As with Hugh’s other compositions, some of the leading acts of the day recorded it. Again we see how the dance-band leaders from Elvira’s day – Ambrose, Geraldo, Joe Loss, Lou Preager – still held sway in post-war popular music.
Anne Shelton Jun-48 Decca F8898
Archie Lewis with The Geraldo Strings Jun-48 Parlophone F2294
Rita Williams Jul-48 Columbia FB3407
(Rita Williams sang with Lou Preager in the 1940s – she later formed the Rita Williams Singers who performed in innumerable variety shows on radio and TV in the 50s and 60s)
Joe Loss and his Orchestra (Howard Jones) Aug-48 HMV BD6015
Jack Simpson and his Sextet (Dave Kydd) Sep-48 Parlophone F2309
( Jack Simpson had been the drummer in Ambrose’s orchestra. A multi-instrumentalist, had he not concentrated, very lucratively is it happens, on the now despised xylophone he would be rememembered as the first great English jazz vibraphonist.)
Though I have a fondness for Simpson’s version, it is the recording by Archie Lewis that was the most popular and, in retrospect, the most significant. Lewis is a sadly neglected singer and deserves to be re-instated as one of the important black artists in the London musical landscape of the period. A baritone, he was known as “the Crosby of the Caribbean” or “the black Bing Crosby” and had a string of hits with a rather lugubrious take on a number of ballads that appealed to the immediate post-war audience. The best known and most typical is “In the Land of Beginning Again” which captured the mood of the time perfectly.
In many ways he represents the last in a line of sophisticated black cabaret artists that includes the BYP favourites Hutch and Turner Layton. “Time May Change” was tailor-made for him. However, it would have been Geraldo, a friend of Hugh’s, who would have chosen the song. That it was a sensible decision is evidenced by this early review in Gramophone,
“”Time May Change”, from ” Maid to Measure,” looks like becoming one of the hit tunes of the year, and Archie Lewis made a good choice in being among the first to record it. Full marks on all scores for this side.”
The song was indeed chart-bound, reaching number 4 (on sheet-music sales) and registering in the top twenty for 14 weeks. Sadly, by the end of its run on the Hit Parade Hugh was in steep physical decline.He was to have one more successful composition with “Souvenirs De Paris”, before his premature demise on the 10th of April 1949.
Here is a short clip from the end of Paul Rotha’s MOI film West Indies Calling (full version available on YouTube).

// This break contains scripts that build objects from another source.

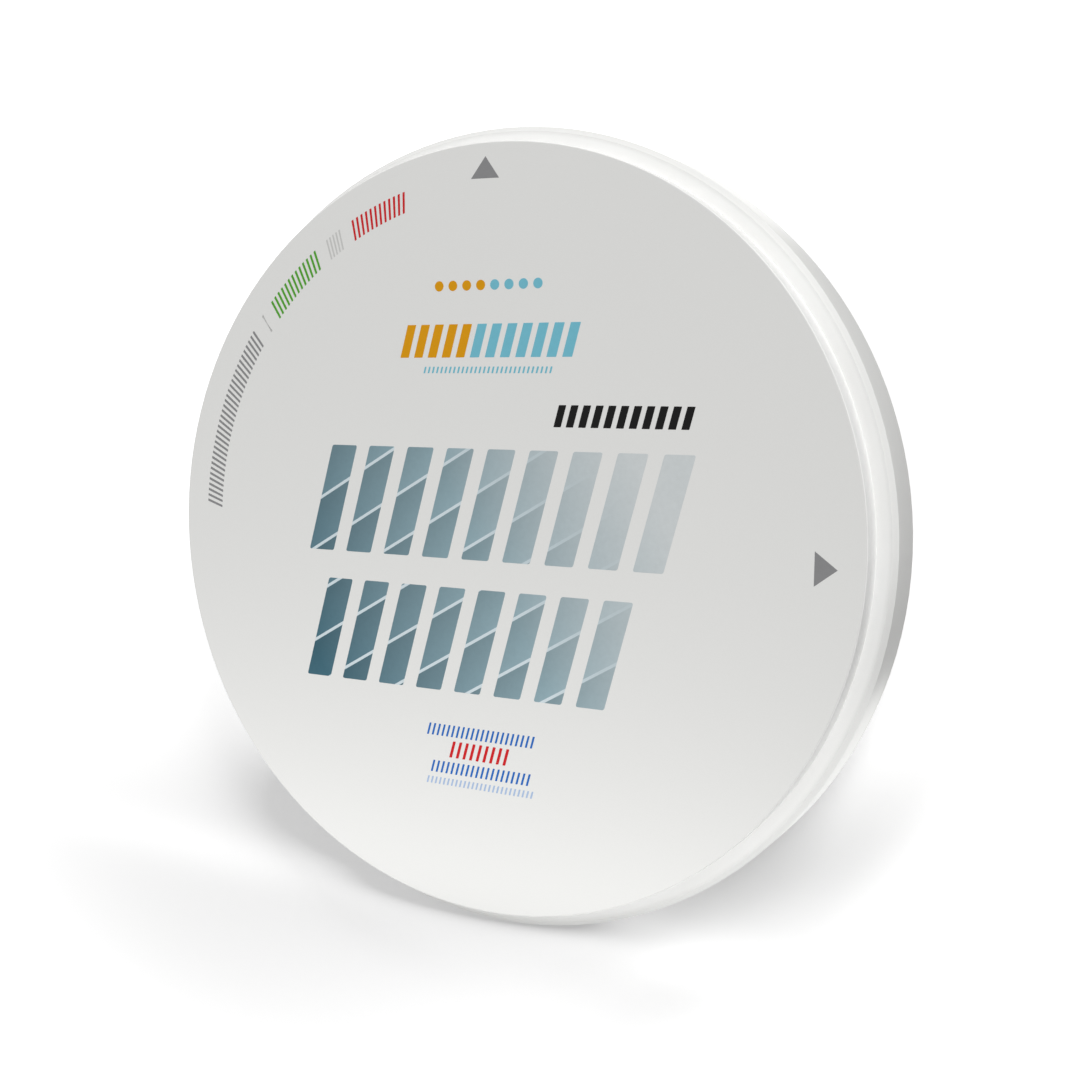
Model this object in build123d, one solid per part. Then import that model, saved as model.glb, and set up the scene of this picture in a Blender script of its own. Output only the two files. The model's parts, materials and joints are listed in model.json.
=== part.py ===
from build123d import *
import os

# Driving dimensions, in millimetres
collar_diameter = 98.5  # the rim that the holder of a milling machine clamps
body_diameter = 93.9
disc_thickness = 14.0
front_step = 3.5  # from the printed face back to the collar
collar_thickness = 7.7
collar_chamfer = 0.6
face_edge_radius = 0.2

# Heights above the back face, on which the disc lies
collar_top = disc_thickness - front_step
collar_bottom = collar_top - collar_thickness


def half_section():
    """Half of the cross-section: a thick body that steps out to one wide collar."""
    body_radius = body_diameter / 2
    collar_radius = collar_diameter / 2
    with BuildSketch(Plane.XZ) as section:
        with BuildLine():
            Polyline(
                (0, 0),
                (body_radius, 0),
                (body_radius, collar_bottom),
                (collar_radius, collar_bottom),
                (collar_radius, collar_top),
                (body_radius, collar_top),
                (body_radius, disc_thickness),
                (0, disc_thickness),
                close=True,
            )
        make_face()
        collar_corners = section.vertices().group_by(Axis.X)[-1]
        chamfer(collar_corners, collar_chamfer)
        body_corners = section.vertices().group_by(Axis.X)[1].sort_by(Axis.Y)
        fillet([body_corners[0], body_corners[-1]], face_edge_radius)
    return section.sketch


def milling_disc():
    """The one-piece blank: its section turned once round the upright axis."""
    return revolve(half_section(), Axis.Z, 360)


os.makedirs("parts", exist_ok=True)
export_step(milling_disc(), "parts/milling_disc.step")
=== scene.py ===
import json
import math

import bmesh
import bpy
import numpy as np
from mathutils import Matrix, Vector

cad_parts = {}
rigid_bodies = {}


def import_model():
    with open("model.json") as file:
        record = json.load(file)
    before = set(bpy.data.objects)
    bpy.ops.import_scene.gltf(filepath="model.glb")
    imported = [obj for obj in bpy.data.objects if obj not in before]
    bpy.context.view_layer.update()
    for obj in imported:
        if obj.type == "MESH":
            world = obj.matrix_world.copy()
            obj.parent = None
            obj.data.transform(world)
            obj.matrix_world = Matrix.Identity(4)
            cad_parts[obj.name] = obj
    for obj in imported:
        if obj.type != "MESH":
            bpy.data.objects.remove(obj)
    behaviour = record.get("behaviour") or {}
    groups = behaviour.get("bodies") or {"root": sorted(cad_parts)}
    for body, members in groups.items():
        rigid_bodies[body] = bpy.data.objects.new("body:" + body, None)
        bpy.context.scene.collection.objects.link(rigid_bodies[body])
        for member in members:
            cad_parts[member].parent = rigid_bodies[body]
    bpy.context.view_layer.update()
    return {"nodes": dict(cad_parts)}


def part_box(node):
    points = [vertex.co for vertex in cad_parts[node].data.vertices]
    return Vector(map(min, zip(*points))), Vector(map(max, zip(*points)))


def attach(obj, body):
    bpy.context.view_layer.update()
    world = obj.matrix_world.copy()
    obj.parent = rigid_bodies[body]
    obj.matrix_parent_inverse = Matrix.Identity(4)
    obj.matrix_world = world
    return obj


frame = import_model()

# A zirconia milling disc, lying on its back face. Metres, +Z up, the print's upper side towards +Y.
mm = 0.001
discLow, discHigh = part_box("milling_disc")
disc = {
    "node": frame["nodes"]["milling_disc"],
    "face": discHigh.z,  # height of the printed face
    "bodyRadius": discHigh.x - 2.3 * mm,  # the collar stands out 2.3 mm all round
    "chamferRadius": discHigh.x - 0.6 * mm,  # where the collar's chamfers begin
}
print("frame loaded, the disc is", round((discHigh.x - discLow.x) / mm, 1), "mm across")


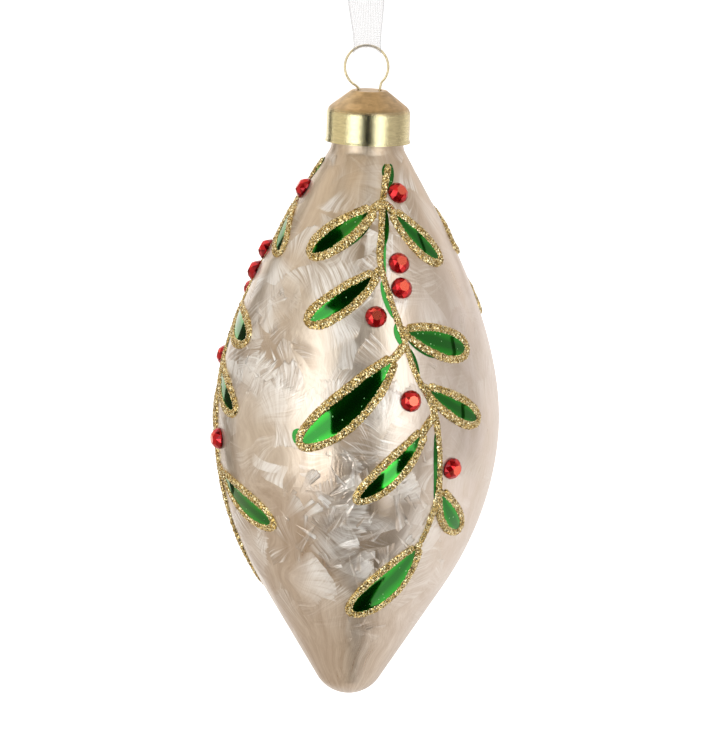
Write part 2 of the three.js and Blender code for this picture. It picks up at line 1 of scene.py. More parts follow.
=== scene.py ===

The musicians backing Archie Lewis are some of the mainstays of the West End club scene and would have been familiar to Hugh and his associates.
Jessie Matthews did not record Time may Change ,unfortunately. She has been treated rather harshly in some histories of popular culture and is yet another in need of a little revisionist appreciation. A useful site is this one – Jessie Matthews.
The Jack Jackson and Archie Lewis versions of TMC are available as downloads from Amazon etc.